Vollständig geimpft sind laut Bundesgesundheitsministerium inzwischen knapp 44,6 Millionen Bürger oder 53,6 Prozent der Bevölkerung. Die Impfquote ist in den vergangenen Wochen langsamer angestiegen. Spahn bekräftigte die Absage an eine Impfpflicht. „Aber ein Gebot, sich impfen zu lassen – das gibt es schon“, sagte er dem „Münchner Merkur“. Impfen sei eine persönliche Entscheidung. „Aber es ist auch eine mit Auswirkungen für uns alle. Jeder Einzelne entscheidet mit darüber, wie schwer Herbst und Winter für uns alle werden.“

Der Sozialverband VdK forderte, den Besuch in Kinos oder Restaurants weiterhin auch mit einem aktuellen negativen Test zu ermöglichen. „Würden die kostenlosen Corona-Tests abgeschafft, könnten Familien viele Freizeitangebote nicht wahrnehmen.“ Geplante Ausnahmen seien zu begrüßen. Grünen-Gesundheitsexperte Janosch Dahmen sagte in der ARD, die Debatte komme zur falschen Zeit, da noch mehr als 30 Millionen Menschen ungeimpft seien. Schnelltests ab Herbst kostenpflichtig zu machen, sei „nicht nur unfair, sondern vor allem schlecht, weil es uns in einen neuerlichen Blindflug in der Pandemie bringt“.

Spahn verteidigte eine baldige Umstellung: „Ab Mitte Oktober sollten ungeimpfte Erwachsene, die sich hätten impfen lassen können, vor dem Restaurantbesuch für einen Antigen-Schnelltest bezahlen müssen.“ Das Ministerium schlägt vor, dass es nur für Menschen, die nicht geimpft werden können oder für die keine allgemeine Impfempfehlung vorliegt wie Schwangere oder Unter-18-Jährige, weiterhin kostenlose Tests geben soll. Der Bund übernimmt seit März die Kosten für mindestens einen Schnelltest durch geschultes Personal je Woche samt Nachweis.

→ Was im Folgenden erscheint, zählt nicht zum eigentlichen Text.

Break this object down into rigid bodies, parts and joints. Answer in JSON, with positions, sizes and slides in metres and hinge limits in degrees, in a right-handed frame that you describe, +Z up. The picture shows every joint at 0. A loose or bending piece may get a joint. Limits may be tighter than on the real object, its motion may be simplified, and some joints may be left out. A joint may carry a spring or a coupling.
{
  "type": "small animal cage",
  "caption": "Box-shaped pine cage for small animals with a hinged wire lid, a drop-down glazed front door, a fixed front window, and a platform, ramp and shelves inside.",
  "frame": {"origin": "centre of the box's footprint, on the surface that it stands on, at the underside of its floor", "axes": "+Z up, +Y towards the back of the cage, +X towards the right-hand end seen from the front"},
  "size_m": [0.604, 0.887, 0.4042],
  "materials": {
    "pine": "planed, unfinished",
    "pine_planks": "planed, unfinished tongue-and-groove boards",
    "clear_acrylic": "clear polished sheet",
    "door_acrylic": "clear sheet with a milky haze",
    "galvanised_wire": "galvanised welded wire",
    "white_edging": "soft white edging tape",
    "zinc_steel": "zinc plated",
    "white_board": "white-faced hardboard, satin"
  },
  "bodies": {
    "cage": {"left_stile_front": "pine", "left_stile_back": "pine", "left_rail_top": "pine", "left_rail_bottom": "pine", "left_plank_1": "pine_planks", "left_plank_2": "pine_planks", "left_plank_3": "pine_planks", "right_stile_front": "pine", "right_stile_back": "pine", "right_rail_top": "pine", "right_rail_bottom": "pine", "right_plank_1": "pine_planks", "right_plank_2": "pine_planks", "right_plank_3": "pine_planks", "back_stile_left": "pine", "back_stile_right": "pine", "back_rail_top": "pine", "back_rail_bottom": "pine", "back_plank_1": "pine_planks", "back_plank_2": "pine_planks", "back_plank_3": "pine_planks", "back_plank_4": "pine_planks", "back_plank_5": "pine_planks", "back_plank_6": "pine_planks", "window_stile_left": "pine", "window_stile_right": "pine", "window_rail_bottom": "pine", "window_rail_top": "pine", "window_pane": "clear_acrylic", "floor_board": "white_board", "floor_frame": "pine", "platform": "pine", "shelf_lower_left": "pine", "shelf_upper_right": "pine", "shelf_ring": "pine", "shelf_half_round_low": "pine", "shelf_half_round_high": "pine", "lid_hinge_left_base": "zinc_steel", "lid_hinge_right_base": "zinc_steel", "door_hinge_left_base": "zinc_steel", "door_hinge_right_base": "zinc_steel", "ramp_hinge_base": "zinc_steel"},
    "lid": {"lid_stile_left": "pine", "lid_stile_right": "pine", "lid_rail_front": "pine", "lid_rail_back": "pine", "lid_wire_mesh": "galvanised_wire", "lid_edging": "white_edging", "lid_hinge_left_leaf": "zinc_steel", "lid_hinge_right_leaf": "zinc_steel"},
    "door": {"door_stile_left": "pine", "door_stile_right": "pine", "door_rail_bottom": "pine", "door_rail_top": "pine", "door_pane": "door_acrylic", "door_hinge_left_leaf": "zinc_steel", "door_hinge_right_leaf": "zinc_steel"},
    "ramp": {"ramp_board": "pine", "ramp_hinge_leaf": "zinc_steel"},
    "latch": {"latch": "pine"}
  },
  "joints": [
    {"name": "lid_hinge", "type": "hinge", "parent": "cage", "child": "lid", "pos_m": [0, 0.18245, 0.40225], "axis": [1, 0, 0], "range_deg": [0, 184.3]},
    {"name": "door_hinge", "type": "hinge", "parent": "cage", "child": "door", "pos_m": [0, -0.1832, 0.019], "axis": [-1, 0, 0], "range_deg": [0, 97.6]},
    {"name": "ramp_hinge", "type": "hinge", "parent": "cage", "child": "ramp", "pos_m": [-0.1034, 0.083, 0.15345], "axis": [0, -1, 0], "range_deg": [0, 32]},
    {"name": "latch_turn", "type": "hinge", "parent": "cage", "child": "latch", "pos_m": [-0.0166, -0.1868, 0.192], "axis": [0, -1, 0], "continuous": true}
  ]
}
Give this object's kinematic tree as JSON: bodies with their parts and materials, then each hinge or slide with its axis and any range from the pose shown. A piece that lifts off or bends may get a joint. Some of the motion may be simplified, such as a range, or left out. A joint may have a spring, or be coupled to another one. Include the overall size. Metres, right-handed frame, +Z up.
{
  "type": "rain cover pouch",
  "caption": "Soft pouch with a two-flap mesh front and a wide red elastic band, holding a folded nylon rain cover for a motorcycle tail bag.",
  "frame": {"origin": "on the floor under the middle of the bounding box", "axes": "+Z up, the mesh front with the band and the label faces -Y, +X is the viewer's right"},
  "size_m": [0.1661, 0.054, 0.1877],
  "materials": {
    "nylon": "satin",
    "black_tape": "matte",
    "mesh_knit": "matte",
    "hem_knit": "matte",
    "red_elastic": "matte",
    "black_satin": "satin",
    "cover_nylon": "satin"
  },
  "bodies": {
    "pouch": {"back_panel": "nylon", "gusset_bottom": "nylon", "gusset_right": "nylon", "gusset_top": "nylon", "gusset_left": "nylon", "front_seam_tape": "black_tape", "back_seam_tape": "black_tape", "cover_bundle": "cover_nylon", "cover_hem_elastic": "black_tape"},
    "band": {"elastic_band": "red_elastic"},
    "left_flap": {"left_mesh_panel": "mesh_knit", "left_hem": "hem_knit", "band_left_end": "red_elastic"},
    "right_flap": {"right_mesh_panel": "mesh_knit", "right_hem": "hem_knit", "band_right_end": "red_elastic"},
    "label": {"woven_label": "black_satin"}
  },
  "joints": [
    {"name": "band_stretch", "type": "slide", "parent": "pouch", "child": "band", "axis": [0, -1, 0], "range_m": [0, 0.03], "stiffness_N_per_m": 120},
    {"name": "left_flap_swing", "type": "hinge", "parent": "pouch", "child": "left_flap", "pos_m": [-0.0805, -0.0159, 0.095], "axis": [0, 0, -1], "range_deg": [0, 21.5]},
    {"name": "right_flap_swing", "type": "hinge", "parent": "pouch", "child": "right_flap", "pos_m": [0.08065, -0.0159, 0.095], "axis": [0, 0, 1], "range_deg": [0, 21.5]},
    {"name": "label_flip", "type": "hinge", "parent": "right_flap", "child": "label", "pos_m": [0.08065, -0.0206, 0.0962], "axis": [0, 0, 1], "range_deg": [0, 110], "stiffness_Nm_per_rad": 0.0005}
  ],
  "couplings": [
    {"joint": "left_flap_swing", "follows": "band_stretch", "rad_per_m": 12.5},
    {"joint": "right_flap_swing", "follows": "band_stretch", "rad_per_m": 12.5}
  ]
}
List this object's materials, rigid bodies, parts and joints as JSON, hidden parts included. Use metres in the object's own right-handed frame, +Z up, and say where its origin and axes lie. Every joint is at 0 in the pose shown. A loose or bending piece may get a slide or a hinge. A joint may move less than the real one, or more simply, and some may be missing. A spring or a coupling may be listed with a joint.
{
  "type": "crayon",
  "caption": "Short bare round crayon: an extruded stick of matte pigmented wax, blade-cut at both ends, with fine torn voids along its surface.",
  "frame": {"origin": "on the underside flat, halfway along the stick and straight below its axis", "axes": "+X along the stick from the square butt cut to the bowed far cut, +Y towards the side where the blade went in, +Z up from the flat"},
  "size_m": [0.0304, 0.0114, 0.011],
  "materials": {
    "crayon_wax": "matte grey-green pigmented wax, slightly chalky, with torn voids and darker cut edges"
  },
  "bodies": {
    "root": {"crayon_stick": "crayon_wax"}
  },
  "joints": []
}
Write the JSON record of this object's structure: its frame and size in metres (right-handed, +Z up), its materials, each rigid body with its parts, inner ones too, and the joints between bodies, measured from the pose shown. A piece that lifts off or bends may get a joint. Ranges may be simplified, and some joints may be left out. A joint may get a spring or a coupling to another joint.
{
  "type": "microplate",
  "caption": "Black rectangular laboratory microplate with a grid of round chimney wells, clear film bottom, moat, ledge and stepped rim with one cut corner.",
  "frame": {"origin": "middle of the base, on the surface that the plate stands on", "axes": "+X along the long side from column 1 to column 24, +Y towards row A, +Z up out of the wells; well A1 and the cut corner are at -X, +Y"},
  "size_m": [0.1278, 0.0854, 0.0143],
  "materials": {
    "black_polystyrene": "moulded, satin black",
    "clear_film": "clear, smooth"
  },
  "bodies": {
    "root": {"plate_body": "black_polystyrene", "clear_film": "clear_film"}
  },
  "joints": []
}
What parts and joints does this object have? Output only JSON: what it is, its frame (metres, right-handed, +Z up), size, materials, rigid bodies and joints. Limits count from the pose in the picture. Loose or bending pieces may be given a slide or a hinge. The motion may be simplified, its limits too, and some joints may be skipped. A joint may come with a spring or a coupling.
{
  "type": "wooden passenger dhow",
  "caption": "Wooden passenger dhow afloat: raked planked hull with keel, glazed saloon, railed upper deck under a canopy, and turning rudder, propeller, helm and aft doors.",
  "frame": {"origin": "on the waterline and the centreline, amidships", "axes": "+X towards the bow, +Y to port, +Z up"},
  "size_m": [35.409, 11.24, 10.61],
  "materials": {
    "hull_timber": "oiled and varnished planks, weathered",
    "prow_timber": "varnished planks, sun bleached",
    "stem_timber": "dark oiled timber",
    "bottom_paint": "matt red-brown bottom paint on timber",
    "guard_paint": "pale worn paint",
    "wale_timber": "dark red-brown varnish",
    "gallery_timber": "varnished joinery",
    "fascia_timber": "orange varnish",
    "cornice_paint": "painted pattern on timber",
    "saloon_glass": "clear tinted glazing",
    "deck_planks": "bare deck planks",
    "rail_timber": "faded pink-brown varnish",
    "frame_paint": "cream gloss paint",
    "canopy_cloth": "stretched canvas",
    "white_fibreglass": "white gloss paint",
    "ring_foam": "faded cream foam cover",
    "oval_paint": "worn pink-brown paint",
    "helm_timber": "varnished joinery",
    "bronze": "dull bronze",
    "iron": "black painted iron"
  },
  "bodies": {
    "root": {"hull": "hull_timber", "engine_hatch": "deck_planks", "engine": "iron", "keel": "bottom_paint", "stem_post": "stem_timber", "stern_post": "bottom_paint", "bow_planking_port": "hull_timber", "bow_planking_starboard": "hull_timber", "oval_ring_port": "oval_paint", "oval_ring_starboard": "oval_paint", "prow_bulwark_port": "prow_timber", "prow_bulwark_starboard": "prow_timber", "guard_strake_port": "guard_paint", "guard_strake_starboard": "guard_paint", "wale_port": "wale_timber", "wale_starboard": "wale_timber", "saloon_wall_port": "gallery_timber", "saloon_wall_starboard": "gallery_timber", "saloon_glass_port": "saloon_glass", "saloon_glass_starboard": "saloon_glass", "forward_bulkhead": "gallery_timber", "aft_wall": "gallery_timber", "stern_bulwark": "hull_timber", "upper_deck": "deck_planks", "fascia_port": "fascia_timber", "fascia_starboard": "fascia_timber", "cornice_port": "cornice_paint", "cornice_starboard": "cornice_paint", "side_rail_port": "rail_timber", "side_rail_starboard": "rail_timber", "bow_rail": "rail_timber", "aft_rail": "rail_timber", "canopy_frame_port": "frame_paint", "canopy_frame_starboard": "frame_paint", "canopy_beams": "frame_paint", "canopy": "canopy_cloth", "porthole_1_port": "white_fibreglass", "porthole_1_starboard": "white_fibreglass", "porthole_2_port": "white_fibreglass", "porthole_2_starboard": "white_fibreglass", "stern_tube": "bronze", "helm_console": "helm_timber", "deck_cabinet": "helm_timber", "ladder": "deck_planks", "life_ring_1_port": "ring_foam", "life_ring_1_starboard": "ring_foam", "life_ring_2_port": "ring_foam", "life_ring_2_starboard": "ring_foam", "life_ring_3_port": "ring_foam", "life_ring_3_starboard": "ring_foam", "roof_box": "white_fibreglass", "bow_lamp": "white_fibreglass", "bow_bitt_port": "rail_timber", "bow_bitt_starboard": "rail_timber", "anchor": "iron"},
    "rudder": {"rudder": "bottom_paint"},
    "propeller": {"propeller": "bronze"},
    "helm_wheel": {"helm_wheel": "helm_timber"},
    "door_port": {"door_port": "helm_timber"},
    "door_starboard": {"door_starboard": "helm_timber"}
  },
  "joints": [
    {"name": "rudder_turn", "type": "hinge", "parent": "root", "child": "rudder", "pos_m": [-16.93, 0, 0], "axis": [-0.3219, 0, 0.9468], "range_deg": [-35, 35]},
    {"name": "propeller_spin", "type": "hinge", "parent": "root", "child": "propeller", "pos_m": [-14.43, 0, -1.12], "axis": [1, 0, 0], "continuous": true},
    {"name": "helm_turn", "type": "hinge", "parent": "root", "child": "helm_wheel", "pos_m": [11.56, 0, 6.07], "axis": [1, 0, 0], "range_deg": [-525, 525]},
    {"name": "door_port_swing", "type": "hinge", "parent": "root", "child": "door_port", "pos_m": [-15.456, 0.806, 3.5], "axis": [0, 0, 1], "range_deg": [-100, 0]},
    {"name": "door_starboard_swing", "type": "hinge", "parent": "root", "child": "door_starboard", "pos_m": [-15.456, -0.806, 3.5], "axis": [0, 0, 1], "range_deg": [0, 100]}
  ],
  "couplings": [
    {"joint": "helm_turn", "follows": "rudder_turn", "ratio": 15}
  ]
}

Den Staat hat dies in diesem Jahr bisher rund 3,7 Milliarden Euro an Steuergeld gekostet, wie das Gesundheitsministerium auf Anfrage der „Rheinischen Post“ (Donnerstag) mitteilte. Laut Bundesregierung soll nach dem Ende der Gratis-Tests ein „angemessener Preis“ dafür selbst zu zahlen sein. Für die Testanbieter war die Vergütung zum 1. Juli auf 11,50 Euro für Sachkosten und das Testabnehmen gesenkt worden.

Weitere Indikatoren für Corona-Maßnahmen

Vizekanzler Olaf Scholz (SPD) sprach sich dafür aus, dass der Bundestag die vorerst bis Ende September bestehende „epidemische Lage von nationaler Tragweite“ verlängert. „Das wird sein müssen, wenn man mich fragt“, sagte er am Mittwochabend bei einer Veranstaltung des Redaktionsnetzwerks Deutschland (RND) in Kiel. Der Vorsitzende des Bundestags-Gesundheitsausschusses, Erwin Rüddel (CDU), sagte dagegen dem RND: „Da derzeit und auch wohl zukünftig die Grundlage - also eine drohende Überlastung unseres Gesundheitssystems - nicht gegeben ist, kann ich mir sehr gut vorstellen, die pandemische Lage im September auslaufen zu lassen.“ Sie erlaubt dem Bund, direkt ohne den Bundesrat Verordnungen zu erlassen, etwa zu Tests und Impfungen.

Auch die Debatte um zusätzliche Kriterien für Corona-Beschränkungen geht weiter. Das Gesundheitsministerium erläuterte in einem Bericht, der an die Länder und den Bundestag ging, die Impfquote habe großen Einfluss auf das Bestimmen der Grenzwerte, ab denen weitere Maßnahmen nötig werden. Das Infektionsschutzgesetz ermögliche es bereits, neben der Zahl der Neuinfektionen weitere Indikatoren wie die Zahl neuer schwerer Klinikfälle (Hospitalisierungsinzidenz) und den Anteil von Covid-Patienten an der Kapazität der Intensivbetten heranzuziehen und auf dieser Basis transparente Warnstufen festzulegen.